(Stored data entries)
>> Begin

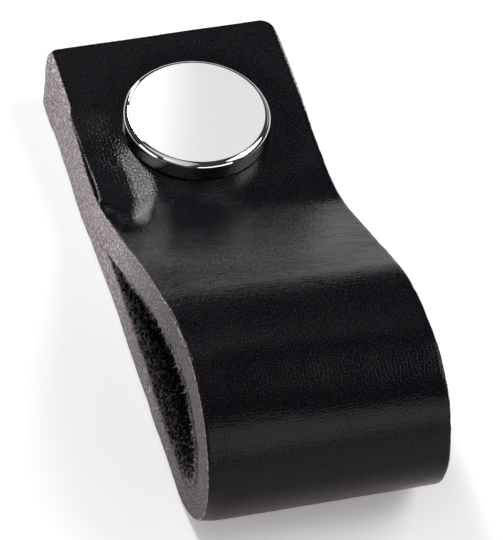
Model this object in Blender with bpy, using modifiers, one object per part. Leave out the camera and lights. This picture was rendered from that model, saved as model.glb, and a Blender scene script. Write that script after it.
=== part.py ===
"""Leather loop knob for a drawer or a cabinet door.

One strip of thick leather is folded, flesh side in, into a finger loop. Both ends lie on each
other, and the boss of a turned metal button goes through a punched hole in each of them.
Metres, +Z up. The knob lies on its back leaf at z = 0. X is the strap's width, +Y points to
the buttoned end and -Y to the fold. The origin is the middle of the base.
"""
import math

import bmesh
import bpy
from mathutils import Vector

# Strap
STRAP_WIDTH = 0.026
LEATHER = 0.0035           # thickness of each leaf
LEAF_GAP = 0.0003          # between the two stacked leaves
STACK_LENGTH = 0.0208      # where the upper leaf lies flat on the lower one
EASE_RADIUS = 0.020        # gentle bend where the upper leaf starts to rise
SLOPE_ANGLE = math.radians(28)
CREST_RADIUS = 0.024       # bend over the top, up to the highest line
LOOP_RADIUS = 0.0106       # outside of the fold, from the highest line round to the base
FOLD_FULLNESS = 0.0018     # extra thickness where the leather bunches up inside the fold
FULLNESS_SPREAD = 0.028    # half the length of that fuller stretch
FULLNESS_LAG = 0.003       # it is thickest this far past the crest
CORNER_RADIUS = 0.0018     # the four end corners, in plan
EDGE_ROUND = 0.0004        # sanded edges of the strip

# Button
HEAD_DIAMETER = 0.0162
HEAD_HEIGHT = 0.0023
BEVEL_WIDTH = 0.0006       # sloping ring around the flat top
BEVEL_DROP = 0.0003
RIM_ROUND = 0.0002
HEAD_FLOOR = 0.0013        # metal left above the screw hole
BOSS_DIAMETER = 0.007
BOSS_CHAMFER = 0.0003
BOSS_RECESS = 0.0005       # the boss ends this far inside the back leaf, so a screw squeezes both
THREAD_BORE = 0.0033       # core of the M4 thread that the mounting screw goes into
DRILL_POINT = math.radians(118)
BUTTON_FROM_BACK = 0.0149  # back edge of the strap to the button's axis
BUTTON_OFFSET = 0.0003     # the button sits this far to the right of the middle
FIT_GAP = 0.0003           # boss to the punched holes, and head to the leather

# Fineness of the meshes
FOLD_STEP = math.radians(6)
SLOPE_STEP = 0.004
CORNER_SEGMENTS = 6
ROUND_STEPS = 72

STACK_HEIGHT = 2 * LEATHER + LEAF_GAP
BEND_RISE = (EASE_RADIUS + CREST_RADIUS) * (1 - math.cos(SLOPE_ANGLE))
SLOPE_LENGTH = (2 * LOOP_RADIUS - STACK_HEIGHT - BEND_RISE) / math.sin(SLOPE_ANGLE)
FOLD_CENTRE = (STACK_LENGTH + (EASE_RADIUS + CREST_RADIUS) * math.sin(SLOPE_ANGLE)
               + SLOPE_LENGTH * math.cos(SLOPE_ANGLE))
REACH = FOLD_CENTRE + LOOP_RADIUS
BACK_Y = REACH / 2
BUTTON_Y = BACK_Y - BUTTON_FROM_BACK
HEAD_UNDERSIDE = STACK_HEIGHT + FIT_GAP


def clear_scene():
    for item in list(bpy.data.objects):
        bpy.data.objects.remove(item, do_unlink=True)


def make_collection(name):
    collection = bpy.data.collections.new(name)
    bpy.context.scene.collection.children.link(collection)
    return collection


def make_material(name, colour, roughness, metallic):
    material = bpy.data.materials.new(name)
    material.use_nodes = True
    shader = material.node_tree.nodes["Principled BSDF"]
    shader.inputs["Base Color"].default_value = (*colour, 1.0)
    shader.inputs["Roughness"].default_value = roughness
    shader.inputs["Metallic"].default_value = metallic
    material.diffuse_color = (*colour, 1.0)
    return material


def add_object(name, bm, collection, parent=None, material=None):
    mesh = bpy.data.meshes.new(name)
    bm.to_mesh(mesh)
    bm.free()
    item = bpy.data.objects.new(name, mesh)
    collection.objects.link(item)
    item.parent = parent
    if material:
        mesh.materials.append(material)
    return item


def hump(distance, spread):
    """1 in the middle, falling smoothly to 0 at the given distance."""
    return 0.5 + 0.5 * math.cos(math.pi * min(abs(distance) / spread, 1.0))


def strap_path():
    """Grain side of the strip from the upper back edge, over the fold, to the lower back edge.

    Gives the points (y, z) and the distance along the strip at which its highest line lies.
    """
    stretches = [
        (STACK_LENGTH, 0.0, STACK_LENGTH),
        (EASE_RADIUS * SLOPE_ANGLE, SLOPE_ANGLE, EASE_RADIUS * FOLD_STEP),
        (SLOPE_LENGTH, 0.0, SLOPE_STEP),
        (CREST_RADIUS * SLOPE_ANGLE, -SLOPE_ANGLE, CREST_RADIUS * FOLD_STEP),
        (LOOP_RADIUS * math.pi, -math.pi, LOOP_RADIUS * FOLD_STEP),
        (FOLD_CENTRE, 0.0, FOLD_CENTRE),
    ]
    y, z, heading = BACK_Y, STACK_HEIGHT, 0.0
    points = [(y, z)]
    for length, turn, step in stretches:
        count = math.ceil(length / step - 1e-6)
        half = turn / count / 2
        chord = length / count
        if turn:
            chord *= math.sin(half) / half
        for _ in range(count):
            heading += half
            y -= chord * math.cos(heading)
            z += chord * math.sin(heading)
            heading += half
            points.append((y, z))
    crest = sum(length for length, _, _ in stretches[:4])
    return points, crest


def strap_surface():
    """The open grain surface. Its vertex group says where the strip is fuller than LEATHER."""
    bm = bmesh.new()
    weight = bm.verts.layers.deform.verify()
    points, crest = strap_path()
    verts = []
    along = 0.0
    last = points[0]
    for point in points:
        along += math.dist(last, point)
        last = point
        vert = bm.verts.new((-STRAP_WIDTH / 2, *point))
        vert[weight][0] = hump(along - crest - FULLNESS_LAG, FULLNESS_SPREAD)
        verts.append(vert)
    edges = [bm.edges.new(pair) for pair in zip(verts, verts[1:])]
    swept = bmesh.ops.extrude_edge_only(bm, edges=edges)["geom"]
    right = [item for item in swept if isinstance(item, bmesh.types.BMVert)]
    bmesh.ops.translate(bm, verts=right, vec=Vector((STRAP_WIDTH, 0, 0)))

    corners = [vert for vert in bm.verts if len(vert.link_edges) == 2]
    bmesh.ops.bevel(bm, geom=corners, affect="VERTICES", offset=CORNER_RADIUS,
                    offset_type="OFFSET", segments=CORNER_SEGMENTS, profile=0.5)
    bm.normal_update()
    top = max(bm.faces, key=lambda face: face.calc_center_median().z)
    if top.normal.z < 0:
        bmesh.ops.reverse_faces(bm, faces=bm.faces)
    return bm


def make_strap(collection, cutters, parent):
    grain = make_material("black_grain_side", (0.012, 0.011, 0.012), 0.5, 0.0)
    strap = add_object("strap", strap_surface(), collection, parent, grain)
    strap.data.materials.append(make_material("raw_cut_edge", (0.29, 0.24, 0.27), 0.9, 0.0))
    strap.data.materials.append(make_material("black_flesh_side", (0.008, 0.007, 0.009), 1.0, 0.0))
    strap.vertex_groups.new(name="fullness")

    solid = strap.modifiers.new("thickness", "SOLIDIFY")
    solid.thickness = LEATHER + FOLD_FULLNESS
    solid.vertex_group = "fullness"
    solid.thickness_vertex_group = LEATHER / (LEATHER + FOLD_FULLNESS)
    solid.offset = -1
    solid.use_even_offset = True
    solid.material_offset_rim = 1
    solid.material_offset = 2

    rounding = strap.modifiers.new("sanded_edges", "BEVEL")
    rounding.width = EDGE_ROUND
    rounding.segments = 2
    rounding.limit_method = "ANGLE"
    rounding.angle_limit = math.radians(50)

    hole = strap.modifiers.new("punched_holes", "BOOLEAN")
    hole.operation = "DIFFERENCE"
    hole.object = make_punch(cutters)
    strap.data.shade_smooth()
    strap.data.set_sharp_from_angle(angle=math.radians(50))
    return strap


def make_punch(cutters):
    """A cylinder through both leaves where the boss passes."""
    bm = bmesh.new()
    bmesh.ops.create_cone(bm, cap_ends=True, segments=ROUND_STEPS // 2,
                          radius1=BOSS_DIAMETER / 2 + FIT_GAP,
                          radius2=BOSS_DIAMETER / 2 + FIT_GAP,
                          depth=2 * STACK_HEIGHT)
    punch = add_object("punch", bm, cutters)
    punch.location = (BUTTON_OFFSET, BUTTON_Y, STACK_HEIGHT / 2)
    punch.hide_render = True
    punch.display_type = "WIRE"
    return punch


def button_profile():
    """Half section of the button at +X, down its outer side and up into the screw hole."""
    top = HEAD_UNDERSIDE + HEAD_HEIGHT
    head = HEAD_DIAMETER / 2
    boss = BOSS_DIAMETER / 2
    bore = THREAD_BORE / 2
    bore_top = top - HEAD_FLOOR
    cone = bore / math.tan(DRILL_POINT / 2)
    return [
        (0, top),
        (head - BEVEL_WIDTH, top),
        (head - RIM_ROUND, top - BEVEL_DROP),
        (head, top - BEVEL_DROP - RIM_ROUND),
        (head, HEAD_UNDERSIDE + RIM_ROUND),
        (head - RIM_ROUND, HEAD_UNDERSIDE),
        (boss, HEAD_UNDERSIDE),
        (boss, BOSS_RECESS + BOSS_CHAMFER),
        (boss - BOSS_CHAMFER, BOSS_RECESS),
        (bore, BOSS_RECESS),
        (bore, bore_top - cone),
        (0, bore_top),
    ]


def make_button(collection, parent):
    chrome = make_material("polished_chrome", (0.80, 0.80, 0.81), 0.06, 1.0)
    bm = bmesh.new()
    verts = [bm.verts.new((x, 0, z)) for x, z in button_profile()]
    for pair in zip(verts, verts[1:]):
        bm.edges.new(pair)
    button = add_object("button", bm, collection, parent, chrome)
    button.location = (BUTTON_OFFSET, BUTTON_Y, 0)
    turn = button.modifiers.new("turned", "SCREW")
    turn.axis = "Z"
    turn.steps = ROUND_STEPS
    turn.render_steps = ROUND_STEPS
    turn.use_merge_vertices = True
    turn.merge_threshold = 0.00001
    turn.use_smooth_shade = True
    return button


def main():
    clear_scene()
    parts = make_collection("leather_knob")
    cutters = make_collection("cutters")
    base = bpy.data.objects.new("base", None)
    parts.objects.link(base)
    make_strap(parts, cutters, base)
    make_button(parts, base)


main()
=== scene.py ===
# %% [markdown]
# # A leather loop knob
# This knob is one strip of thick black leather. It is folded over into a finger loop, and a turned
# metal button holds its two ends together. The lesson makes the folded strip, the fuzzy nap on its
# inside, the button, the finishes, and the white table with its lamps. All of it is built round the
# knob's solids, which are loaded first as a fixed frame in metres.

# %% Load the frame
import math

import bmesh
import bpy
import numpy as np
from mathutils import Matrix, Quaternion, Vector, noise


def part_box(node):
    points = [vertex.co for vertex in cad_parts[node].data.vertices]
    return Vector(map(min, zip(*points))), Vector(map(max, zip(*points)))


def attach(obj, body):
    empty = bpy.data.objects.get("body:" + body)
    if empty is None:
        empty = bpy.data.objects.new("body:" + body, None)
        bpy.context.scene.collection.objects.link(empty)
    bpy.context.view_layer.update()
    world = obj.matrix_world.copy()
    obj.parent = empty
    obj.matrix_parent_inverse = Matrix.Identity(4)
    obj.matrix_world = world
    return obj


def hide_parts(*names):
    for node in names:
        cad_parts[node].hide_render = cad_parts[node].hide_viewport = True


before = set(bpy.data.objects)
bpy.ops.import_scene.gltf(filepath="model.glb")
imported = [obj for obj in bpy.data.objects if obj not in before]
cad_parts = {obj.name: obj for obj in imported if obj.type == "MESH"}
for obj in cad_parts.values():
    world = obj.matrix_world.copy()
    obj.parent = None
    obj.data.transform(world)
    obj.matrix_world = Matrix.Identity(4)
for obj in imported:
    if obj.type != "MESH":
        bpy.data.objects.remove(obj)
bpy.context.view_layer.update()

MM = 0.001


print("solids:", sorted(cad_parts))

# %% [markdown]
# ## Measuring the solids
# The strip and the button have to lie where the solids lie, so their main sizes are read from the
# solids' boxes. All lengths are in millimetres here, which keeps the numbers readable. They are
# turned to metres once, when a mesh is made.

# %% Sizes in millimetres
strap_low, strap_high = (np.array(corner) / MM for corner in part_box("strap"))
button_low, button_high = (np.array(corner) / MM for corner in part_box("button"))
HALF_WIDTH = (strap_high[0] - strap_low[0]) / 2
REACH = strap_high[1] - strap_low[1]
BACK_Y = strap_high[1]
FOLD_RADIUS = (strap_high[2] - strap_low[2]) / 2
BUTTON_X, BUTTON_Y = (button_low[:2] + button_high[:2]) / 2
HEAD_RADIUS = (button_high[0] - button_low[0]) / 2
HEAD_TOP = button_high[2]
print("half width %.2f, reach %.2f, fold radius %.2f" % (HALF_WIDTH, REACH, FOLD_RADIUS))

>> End
>> Begin

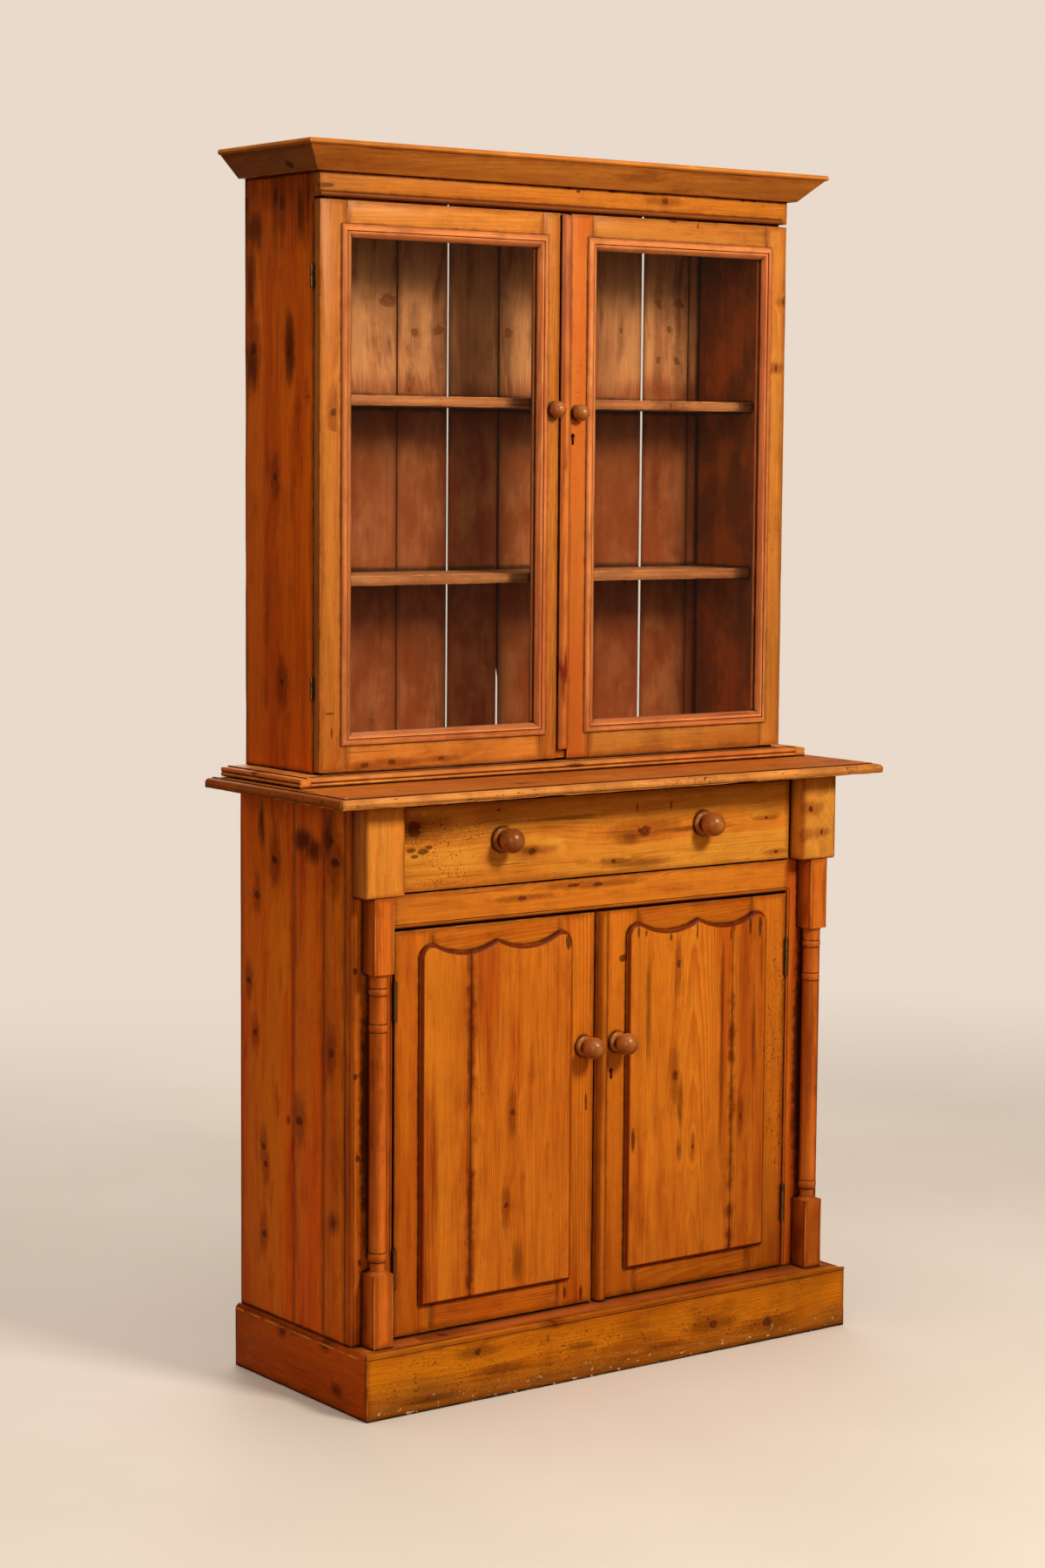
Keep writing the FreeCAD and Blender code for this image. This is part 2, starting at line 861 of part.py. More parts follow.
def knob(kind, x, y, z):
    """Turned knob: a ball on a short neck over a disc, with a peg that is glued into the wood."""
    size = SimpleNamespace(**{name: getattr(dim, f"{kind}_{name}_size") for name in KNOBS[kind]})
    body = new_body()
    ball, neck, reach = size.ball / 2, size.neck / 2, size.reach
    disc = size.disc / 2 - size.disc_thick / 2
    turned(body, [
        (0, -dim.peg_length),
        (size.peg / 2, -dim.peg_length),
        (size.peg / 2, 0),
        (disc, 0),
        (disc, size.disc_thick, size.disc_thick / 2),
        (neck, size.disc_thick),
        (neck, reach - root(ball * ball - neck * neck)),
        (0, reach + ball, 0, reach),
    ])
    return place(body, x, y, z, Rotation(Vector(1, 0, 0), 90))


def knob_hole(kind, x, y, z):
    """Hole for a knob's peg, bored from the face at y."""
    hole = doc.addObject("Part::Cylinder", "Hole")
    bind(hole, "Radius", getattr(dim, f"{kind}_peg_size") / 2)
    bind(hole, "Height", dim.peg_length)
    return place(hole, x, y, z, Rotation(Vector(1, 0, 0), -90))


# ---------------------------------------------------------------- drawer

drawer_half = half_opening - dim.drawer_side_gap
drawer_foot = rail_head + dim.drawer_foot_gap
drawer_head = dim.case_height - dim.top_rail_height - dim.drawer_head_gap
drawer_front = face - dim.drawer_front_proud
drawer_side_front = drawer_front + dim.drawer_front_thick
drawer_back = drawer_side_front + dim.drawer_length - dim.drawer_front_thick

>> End

◆ Exercise objective: Print, without alteration, the lines from the line with "collection, parent, chrome)" to the line with "before = set(bpy.data.objects)". Include both of them, and omit every other line.

◆ Answer to this exercise:
    button = add_object("button", bm, collection, parent, chrome)
    button.location = (BUTTON_OFFSET, BUTTON_Y, 0)
    turn = button.modifiers.new("turned", "SCREW")
    turn.axis = "Z"
    turn.steps = ROUND_STEPS
    turn.render_steps = ROUND_STEPS
    turn.use_merge_vertices = True
    turn.merge_threshold = 0.00001
    turn.use_smooth_shade = True
    return button


def main():
    clear_scene()
    parts = make_collection("leather_knob")
    cutters = make_collection("cutters")
    base = bpy.data.objects.new("base", None)
    parts.objects.link(base)
    make_strap(parts, cutters, base)
    make_button(parts, base)


main()
=== scene.py ===
# %% [markdown]
# # A leather loop knob
# This knob is one strip of thick black leather. It is folded over into a finger loop, and a turned
# metal button holds its two ends together. The lesson makes the folded strip, the fuzzy nap on its
# inside, the button, the finishes, and the white table with its lamps. All of it is built round the
# knob's solids, which are loaded first as a fixed frame in metres.

# %% Load the frame
import math

import bmesh
import bpy
import numpy as np
from mathutils import Matrix, Quaternion, Vector, noise


def part_box(node):
    points = [vertex.co for vertex in cad_parts[node].data.vertices]
    return Vector(map(min, zip(*points))), Vector(map(max, zip(*points)))


def attach(obj, body):
    empty = bpy.data.objects.get("body:" + body)
    if empty is None:
        empty = bpy.data.objects.new("body:" + body, None)
        bpy.context.scene.collection.objects.link(empty)
    bpy.context.view_layer.update()
    world = obj.matrix_world.copy()
    obj.parent = empty
    obj.matrix_parent_inverse = Matrix.Identity(4)
    obj.matrix_world = world
    return obj


def hide_parts(*names):
    for node in names:
        cad_parts[node].hide_render = cad_parts[node].hide_viewport = True


before = set(bpy.data.objects)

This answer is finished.